Any opinions on their literary quality?


----------



## Aramis (Mar 1, 2009)

Notung said:


> Any opinions on their literary quality?


Not on the pair with music for sure.

Sometimes he goes trivial and pretentious, expressing unparticular thoughts with fancy, overblown language. Sometimes he goes repetative and, as if to make it all least longer, makes characters go on and on about something that was already perfectly expressed before, repeat their statements and present already presented facts. There are many moments that can make you laugh. I like how in Siegfried, Alberich enters the forest at night and says "at night I'm entering the forest...". Such a smart way to set up time a place of action!

They're not entirely bad though. For positive example, I like how he depicted Loge, perhaps my favourite Ring character. This one is done very well.


----------



## Chi_townPhilly (Apr 21, 2007)

Of tangential relevance is this discussion touching upon _Stabreim_ in the Ring cycle that can be found *here*.

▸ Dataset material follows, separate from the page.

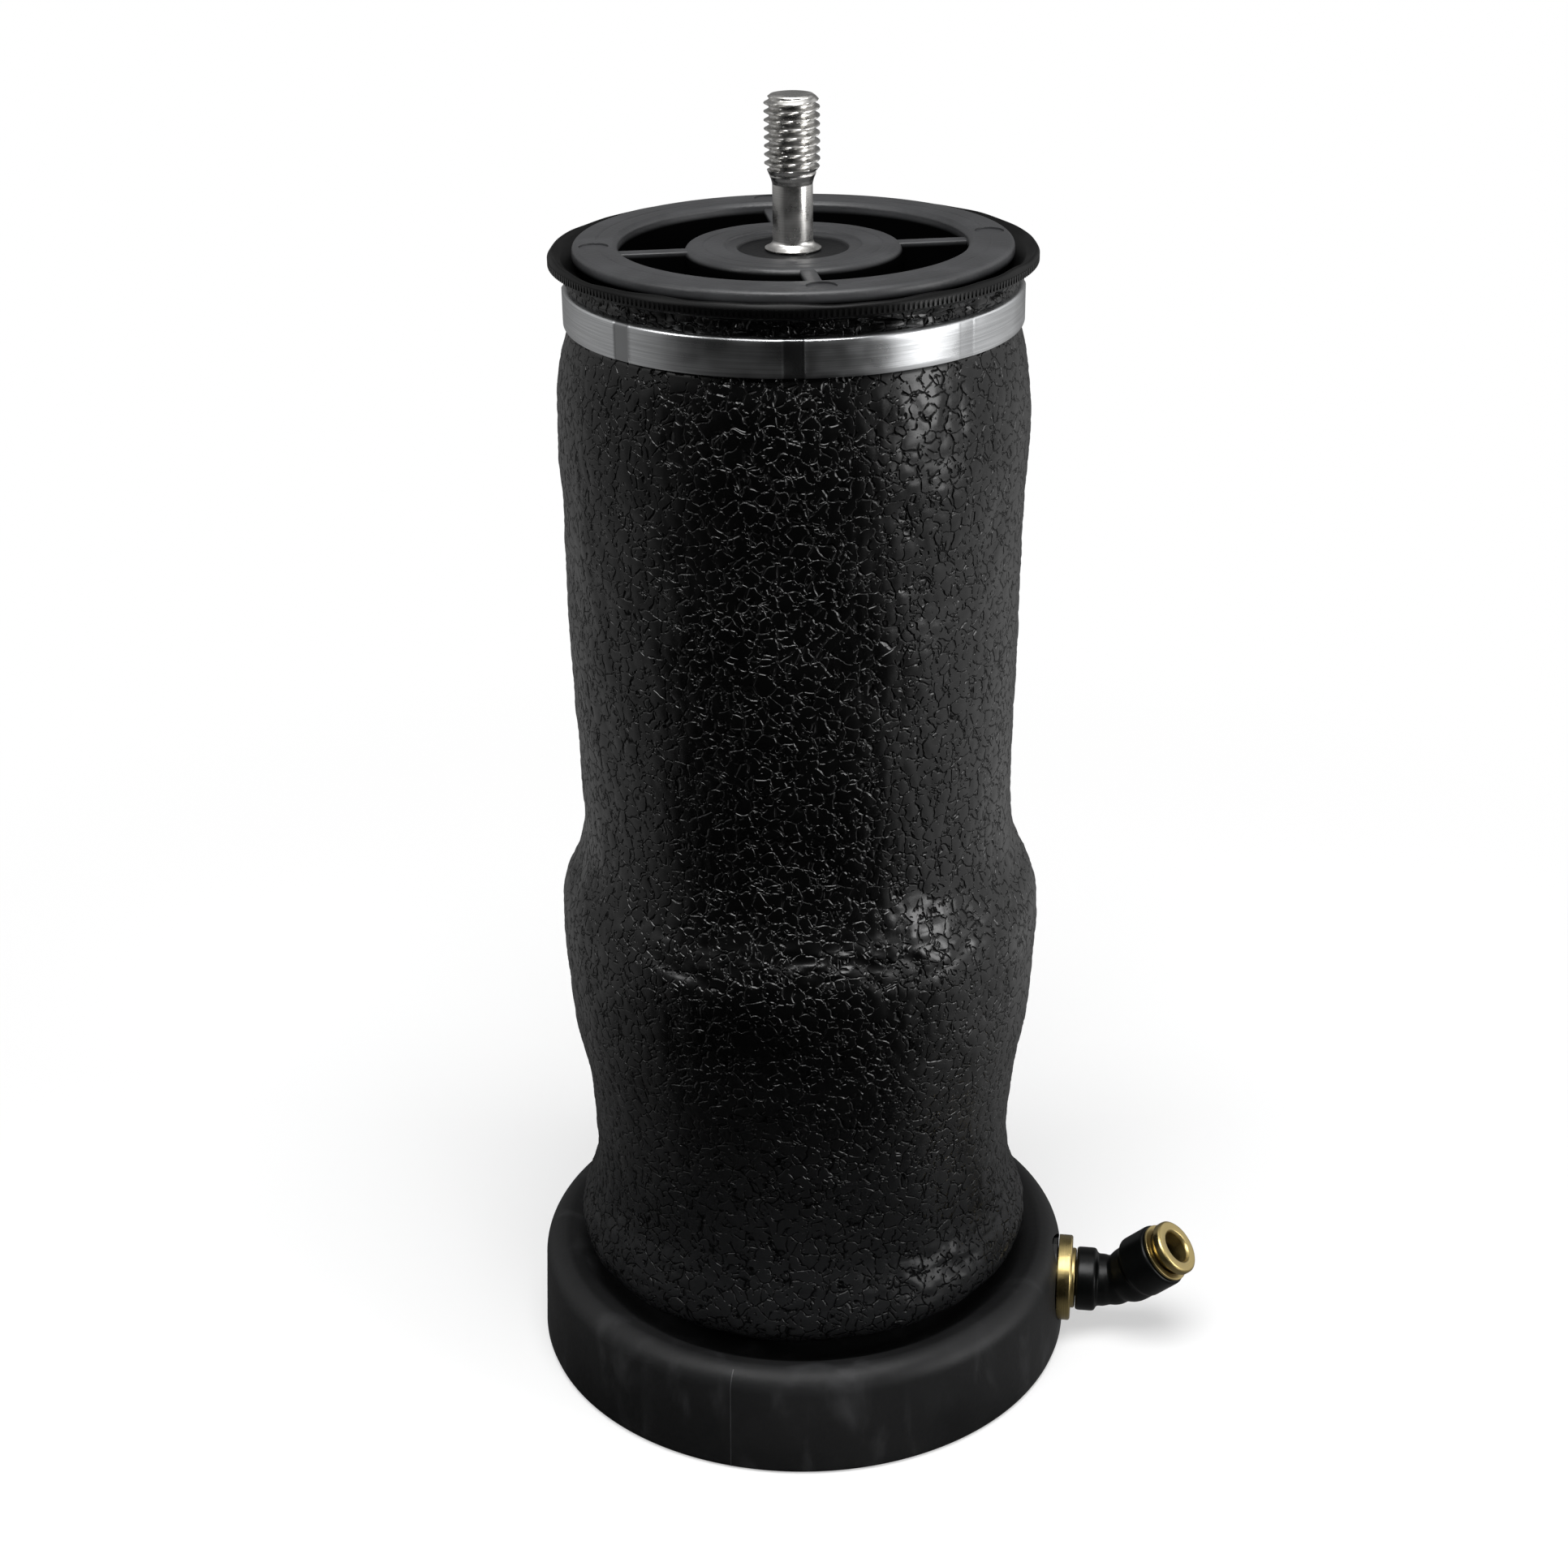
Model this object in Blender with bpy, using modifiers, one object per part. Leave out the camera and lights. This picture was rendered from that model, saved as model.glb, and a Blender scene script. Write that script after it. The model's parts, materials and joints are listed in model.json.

Wagner-Librettist-Underrated.


----------



## superhorn (Mar 23, 2010)

Wagner's libretti work well enough on their own terms ; there's no use blaming them fo nnot being like
other opera librettos . Italian opera librettos for the operas of Verdi, Donizetti and Bellini tend to use
very stilted and formulaic Italian themselves . 
Those were the conventions of 19th century Italian librettos . The librettists tended to be hacks 
who produced formulaic librettos by the bushelful . Only Arrigo Boito among the librettists of the day
rose above this formulaic hckwork in his librettos for Verdi's final masterpieces Falstaff and Otello .
The librettists of Italian opers of the baroque and classical periods were similar hacks and their Italian
was possibly even more stilted . But composers such as Handel and Mozart were out to write operas
with effective music which would give singers a chance to show their chops, so it didn't really matter .
Many years ago I herad an LP of fascinting exceprts from Grieg's unfinished opera Ole Trgvasson ,
which was about the conversion of the medieval Norwegians from Norse paganism to Christianity .
There was a scene of worship of the Norse gods which featured Stabreim in Norwegian .
Apparently, this kind of allierative verse is a prominent feature of Norse and Germanic pagan
worship, so Wagner, who absorbed himself in Nordic and Germanic lore to write the Ring libretto ,
used this kind of alliteration for a definite reason .


----------



## Revenant (Aug 27, 2013)

I would add Leoncavallo's libretto for I Pagliacci among the short list of outside-the-box Italian librettos. The writing is unaffected verismo which does not fall into condescending dialect. And the lyrics meld inseparably with the music. Too bad Ruggiero had only one such masterpiece in him (unless of course you like Zaza).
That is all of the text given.